Entries with model source code |
============================================================

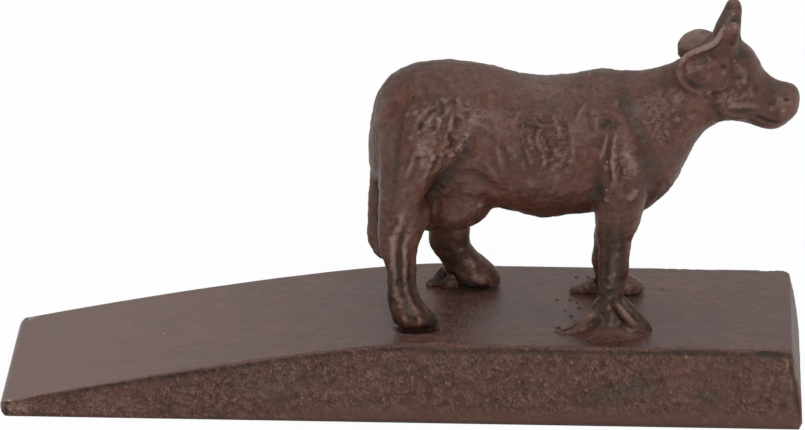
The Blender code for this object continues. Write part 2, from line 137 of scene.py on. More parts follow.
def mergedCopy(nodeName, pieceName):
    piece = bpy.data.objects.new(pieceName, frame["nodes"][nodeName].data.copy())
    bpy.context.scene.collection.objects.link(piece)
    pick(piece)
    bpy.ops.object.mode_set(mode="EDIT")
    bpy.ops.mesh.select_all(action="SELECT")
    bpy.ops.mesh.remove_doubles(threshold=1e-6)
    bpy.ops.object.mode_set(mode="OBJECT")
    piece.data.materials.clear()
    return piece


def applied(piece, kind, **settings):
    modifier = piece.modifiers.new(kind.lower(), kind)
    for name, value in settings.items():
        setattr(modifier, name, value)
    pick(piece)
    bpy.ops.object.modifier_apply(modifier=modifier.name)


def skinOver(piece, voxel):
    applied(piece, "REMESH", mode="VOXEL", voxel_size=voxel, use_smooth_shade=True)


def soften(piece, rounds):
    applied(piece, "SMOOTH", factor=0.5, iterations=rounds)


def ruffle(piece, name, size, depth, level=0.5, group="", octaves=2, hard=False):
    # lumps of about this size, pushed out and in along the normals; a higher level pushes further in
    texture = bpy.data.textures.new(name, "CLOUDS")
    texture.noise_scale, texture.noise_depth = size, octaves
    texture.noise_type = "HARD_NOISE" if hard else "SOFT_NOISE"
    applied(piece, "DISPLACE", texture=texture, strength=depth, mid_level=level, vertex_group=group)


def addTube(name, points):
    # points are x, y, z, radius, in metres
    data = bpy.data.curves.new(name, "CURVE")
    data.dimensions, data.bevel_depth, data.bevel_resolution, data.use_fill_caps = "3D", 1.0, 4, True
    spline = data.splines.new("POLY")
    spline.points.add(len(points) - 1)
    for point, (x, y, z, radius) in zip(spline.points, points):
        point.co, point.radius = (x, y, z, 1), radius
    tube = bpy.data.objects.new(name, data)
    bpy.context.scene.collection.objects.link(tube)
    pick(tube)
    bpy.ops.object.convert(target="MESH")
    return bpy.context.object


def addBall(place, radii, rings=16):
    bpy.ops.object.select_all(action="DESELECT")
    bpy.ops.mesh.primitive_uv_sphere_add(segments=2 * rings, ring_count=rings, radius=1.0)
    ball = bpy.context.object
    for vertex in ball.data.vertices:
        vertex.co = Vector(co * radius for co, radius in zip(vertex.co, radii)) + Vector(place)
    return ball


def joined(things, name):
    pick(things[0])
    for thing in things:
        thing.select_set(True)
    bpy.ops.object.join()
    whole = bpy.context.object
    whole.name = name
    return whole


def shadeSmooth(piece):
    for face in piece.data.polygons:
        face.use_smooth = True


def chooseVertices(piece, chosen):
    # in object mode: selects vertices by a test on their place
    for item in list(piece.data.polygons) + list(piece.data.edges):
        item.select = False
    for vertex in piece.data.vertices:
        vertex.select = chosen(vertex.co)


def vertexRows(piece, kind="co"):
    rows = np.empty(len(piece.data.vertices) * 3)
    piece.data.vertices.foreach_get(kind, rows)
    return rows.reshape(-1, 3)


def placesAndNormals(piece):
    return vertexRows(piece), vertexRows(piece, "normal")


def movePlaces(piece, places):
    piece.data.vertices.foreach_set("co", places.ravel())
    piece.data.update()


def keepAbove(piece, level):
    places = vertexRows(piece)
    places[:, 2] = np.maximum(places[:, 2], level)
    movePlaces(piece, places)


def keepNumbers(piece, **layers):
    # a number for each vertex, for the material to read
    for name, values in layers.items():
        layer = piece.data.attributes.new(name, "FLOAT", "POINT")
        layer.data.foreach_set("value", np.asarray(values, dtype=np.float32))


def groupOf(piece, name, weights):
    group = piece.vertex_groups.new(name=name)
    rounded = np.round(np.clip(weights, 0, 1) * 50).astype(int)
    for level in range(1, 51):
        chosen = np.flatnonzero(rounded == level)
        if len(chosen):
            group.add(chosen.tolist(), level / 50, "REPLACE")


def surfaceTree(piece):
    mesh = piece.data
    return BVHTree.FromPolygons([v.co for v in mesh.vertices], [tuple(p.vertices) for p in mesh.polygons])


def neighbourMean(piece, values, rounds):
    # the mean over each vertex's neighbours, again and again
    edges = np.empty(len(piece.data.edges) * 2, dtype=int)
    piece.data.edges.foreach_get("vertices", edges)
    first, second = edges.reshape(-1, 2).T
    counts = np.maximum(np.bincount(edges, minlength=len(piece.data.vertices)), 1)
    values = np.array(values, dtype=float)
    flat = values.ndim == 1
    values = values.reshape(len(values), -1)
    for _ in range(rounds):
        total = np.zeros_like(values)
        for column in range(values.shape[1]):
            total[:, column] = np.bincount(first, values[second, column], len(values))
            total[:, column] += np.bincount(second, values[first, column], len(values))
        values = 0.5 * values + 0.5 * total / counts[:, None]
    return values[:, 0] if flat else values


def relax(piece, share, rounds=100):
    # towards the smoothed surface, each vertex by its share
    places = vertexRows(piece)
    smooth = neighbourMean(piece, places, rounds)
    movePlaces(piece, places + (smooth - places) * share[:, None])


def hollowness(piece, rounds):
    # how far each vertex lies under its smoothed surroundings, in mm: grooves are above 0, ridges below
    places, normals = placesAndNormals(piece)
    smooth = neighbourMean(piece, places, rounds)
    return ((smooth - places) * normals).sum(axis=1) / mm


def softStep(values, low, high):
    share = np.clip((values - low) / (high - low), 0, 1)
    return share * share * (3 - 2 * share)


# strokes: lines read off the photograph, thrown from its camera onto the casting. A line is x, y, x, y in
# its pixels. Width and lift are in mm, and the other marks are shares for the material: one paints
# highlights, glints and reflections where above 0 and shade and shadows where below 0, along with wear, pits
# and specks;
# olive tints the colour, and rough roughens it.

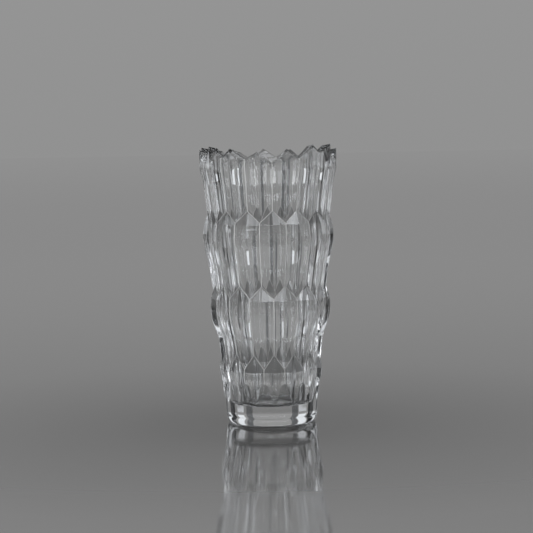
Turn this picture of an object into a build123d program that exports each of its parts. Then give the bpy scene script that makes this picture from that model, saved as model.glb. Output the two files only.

============================================================

WHAT YOU WILL DO |
Pick each line holding the word "this" out of the listing.

SOLUTION TO THE PROBLEM |
The Blender code for this object continues. Write part 2, from line 137 of scene.py on. More parts follow.
    # lumps of about this size, pushed out and in along the normals; a higher level pushes further in
Turn this picture of an object into a build123d program that exports each of its parts. Then give the bpy scene script that makes this picture from that model, saved as model.glb. Output the two files only.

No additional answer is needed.